* Start Data block *

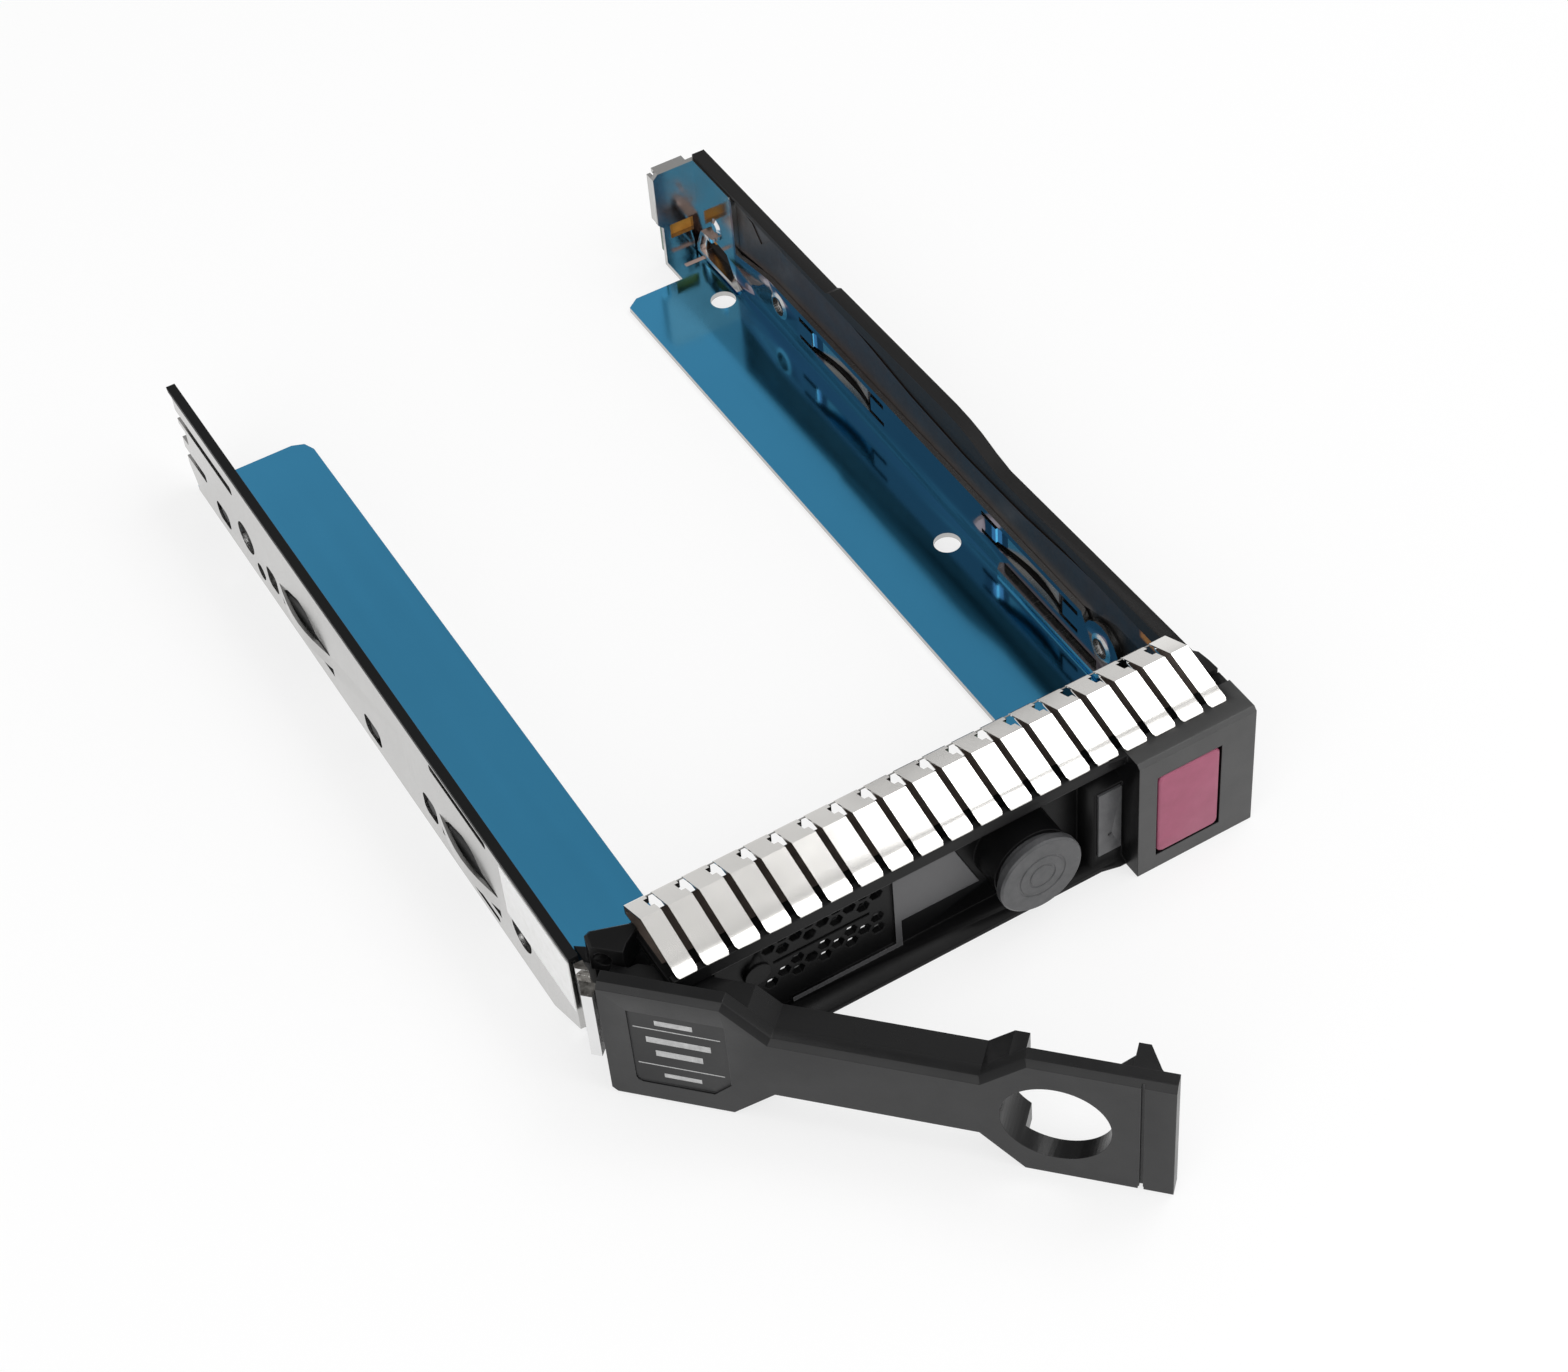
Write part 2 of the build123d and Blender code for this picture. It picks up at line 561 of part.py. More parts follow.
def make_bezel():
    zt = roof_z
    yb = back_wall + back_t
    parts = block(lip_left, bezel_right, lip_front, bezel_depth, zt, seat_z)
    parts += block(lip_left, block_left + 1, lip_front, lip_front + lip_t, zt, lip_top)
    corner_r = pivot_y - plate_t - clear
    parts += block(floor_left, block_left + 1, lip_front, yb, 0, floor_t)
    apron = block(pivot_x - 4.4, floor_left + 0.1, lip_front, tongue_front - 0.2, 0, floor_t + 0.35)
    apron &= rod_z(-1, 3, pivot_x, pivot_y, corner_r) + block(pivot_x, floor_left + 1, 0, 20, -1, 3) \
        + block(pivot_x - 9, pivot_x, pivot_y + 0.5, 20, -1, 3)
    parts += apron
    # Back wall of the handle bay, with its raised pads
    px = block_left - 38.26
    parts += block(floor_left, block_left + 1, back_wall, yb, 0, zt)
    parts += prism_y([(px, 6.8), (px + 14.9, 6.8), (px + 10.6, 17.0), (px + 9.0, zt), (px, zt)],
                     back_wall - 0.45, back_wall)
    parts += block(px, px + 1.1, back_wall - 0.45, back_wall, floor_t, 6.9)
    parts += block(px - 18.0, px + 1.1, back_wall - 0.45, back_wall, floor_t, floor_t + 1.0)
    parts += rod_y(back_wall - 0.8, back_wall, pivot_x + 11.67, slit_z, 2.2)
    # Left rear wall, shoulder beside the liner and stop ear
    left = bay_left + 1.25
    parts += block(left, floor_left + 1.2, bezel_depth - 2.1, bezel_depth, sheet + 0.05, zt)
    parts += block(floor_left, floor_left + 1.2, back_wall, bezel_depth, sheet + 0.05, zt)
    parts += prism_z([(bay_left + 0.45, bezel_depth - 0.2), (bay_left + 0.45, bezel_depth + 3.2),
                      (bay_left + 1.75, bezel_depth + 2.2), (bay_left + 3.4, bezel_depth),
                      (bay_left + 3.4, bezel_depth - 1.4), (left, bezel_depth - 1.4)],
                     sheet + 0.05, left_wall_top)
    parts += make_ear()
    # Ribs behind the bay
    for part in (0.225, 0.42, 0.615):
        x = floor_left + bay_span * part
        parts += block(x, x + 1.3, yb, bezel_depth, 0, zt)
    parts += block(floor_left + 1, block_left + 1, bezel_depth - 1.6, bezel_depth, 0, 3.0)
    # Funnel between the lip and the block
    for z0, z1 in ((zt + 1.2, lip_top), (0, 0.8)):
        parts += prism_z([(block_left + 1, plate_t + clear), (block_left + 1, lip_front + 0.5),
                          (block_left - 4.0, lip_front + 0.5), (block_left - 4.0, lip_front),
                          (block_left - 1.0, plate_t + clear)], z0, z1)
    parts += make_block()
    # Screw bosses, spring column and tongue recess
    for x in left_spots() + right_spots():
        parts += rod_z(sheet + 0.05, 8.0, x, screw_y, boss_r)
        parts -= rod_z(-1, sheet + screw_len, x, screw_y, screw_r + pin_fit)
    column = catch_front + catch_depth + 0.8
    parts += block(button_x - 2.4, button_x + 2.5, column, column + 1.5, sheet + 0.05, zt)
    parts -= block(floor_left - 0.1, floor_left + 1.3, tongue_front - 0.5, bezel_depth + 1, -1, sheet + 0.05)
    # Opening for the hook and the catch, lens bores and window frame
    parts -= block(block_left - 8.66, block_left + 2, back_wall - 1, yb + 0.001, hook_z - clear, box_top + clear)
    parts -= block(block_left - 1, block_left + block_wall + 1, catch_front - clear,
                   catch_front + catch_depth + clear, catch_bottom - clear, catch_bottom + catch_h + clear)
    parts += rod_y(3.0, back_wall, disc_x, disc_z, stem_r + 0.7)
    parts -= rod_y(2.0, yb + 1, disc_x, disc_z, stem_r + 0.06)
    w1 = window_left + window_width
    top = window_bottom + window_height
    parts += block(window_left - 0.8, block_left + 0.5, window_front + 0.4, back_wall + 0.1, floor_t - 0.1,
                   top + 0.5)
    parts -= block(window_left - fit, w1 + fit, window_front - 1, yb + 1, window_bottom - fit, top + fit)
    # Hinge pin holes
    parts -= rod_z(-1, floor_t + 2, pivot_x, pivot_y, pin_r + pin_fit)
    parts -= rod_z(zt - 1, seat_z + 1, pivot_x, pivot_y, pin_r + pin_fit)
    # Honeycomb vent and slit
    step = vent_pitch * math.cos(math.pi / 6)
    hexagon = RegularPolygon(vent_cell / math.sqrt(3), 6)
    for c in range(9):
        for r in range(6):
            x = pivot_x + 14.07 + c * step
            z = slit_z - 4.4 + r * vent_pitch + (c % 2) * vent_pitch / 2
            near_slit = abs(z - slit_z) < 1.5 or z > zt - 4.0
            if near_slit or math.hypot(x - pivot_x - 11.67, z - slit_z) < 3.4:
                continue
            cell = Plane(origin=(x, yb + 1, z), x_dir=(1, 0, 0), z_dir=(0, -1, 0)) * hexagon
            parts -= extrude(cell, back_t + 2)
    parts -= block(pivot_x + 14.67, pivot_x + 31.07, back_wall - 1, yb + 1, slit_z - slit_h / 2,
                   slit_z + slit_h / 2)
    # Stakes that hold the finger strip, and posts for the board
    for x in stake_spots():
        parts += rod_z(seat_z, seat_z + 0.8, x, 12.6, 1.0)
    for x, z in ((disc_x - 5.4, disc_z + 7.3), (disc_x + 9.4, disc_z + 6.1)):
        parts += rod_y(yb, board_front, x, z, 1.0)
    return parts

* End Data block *

> **Exercise goal**: Write the listing out again, exactly as it reads.

> **Written reply**:
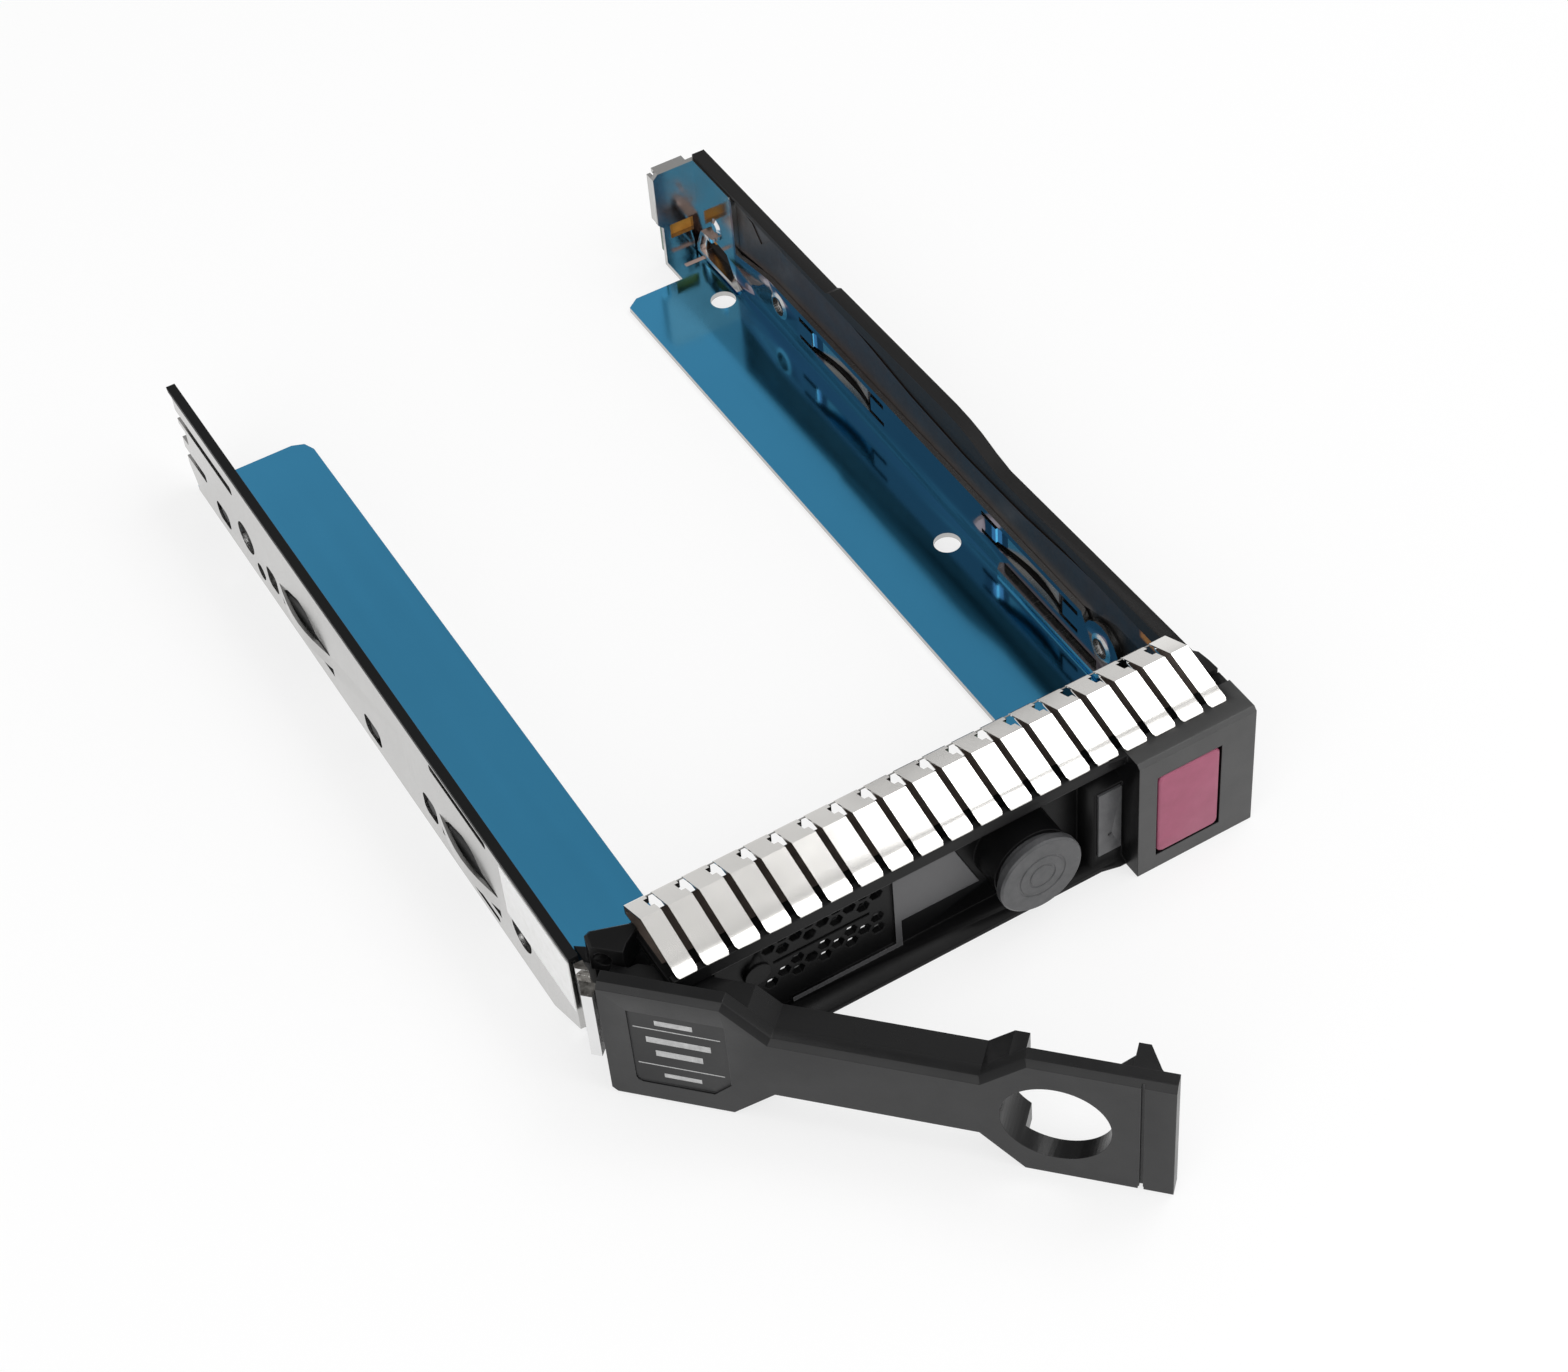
Write part 2 of the build123d and Blender code for this picture. It picks up at line 561 of part.py. More parts follow.
def make_bezel():
    zt = roof_z
    yb = back_wall + back_t
    parts = block(lip_left, bezel_right, lip_front, bezel_depth, zt, seat_z)
    parts += block(lip_left, block_left + 1, lip_front, lip_front + lip_t, zt, lip_top)
    corner_r = pivot_y - plate_t - clear
    parts += block(floor_left, block_left + 1, lip_front, yb, 0, floor_t)
    apron = block(pivot_x - 4.4, floor_left + 0.1, lip_front, tongue_front - 0.2, 0, floor_t + 0.35)
    apron &= rod_z(-1, 3, pivot_x, pivot_y, corner_r) + block(pivot_x, floor_left + 1, 0, 20, -1, 3) \
        + block(pivot_x - 9, pivot_x, pivot_y + 0.5, 20, -1, 3)
    parts += apron
    # Back wall of the handle bay, with its raised pads
    px = block_left - 38.26
    parts += block(floor_left, block_left + 1, back_wall, yb, 0, zt)
    parts += prism_y([(px, 6.8), (px + 14.9, 6.8), (px + 10.6, 17.0), (px + 9.0, zt), (px, zt)],
                     back_wall - 0.45, back_wall)
    parts += block(px, px + 1.1, back_wall - 0.45, back_wall, floor_t, 6.9)
    parts += block(px - 18.0, px + 1.1, back_wall - 0.45, back_wall, floor_t, floor_t + 1.0)
    parts += rod_y(back_wall - 0.8, back_wall, pivot_x + 11.67, slit_z, 2.2)
    # Left rear wall, shoulder beside the liner and stop ear
    left = bay_left + 1.25
    parts += block(left, floor_left + 1.2, bezel_depth - 2.1, bezel_depth, sheet + 0.05, zt)
    parts += block(floor_left, floor_left + 1.2, back_wall, bezel_depth, sheet + 0.05, zt)
    parts += prism_z([(bay_left + 0.45, bezel_depth - 0.2), (bay_left + 0.45, bezel_depth + 3.2),
                      (bay_left + 1.75, bezel_depth + 2.2), (bay_left + 3.4, bezel_depth),
                      (bay_left + 3.4, bezel_depth - 1.4), (left, bezel_depth - 1.4)],
                     sheet + 0.05, left_wall_top)
    parts += make_ear()
    # Ribs behind the bay
    for part in (0.225, 0.42, 0.615):
        x = floor_left + bay_span * part
        parts += block(x, x + 1.3, yb, bezel_depth, 0, zt)
    parts += block(floor_left + 1, block_left + 1, bezel_depth - 1.6, bezel_depth, 0, 3.0)
    # Funnel between the lip and the block
    for z0, z1 in ((zt + 1.2, lip_top), (0, 0.8)):
        parts += prism_z([(block_left + 1, plate_t + clear), (block_left + 1, lip_front + 0.5),
                          (block_left - 4.0, lip_front + 0.5), (block_left - 4.0, lip_front),
                          (block_left - 1.0, plate_t + clear)], z0, z1)
    parts += make_block()
    # Screw bosses, spring column and tongue recess
    for x in left_spots() + right_spots():
        parts += rod_z(sheet + 0.05, 8.0, x, screw_y, boss_r)
        parts -= rod_z(-1, sheet + screw_len, x, screw_y, screw_r + pin_fit)
    column = catch_front + catch_depth + 0.8
    parts += block(button_x - 2.4, button_x + 2.5, column, column + 1.5, sheet + 0.05, zt)
    parts -= block(floor_left - 0.1, floor_left + 1.3, tongue_front - 0.5, bezel_depth + 1, -1, sheet + 0.05)
    # Opening for the hook and the catch, lens bores and window frame
    parts -= block(block_left - 8.66, block_left + 2, back_wall - 1, yb + 0.001, hook_z - clear, box_top + clear)
    parts -= block(block_left - 1, block_left + block_wall + 1, catch_front - clear,
                   catch_front + catch_depth + clear, catch_bottom - clear, catch_bottom + catch_h + clear)
    parts += rod_y(3.0, back_wall, disc_x, disc_z, stem_r + 0.7)
    parts -= rod_y(2.0, yb + 1, disc_x, disc_z, stem_r + 0.06)
    w1 = window_left + window_width
    top = window_bottom + window_height
    parts += block(window_left - 0.8, block_left + 0.5, window_front + 0.4, back_wall + 0.1, floor_t - 0.1,
                   top + 0.5)
    parts -= block(window_left - fit, w1 + fit, window_front - 1, yb + 1, window_bottom - fit, top + fit)
    # Hinge pin holes
    parts -= rod_z(-1, floor_t + 2, pivot_x, pivot_y, pin_r + pin_fit)
    parts -= rod_z(zt - 1, seat_z + 1, pivot_x, pivot_y, pin_r + pin_fit)
    # Honeycomb vent and slit
    step = vent_pitch * math.cos(math.pi / 6)
    hexagon = RegularPolygon(vent_cell / math.sqrt(3), 6)
    for c in range(9):
        for r in range(6):
            x = pivot_x + 14.07 + c * step
            z = slit_z - 4.4 + r * vent_pitch + (c % 2) * vent_pitch / 2
            near_slit = abs(z - slit_z) < 1.5 or z > zt - 4.0
            if near_slit or math.hypot(x - pivot_x - 11.67, z - slit_z) < 3.4:
                continue
            cell = Plane(origin=(x, yb + 1, z), x_dir=(1, 0, 0), z_dir=(0, -1, 0)) * hexagon
            parts -= extrude(cell, back_t + 2)
    parts -= block(pivot_x + 14.67, pivot_x + 31.07, back_wall - 1, yb + 1, slit_z - slit_h / 2,
                   slit_z + slit_h / 2)
    # Stakes that hold the finger strip, and posts for the board
    for x in stake_spots():
        parts += rod_z(seat_z, seat_z + 0.8, x, 12.6, 1.0)
    for x, z in ((disc_x - 5.4, disc_z + 7.3), (disc_x + 9.4, disc_z + 6.1)):
        parts += rod_y(yb, board_front, x, z, 1.0)
    return parts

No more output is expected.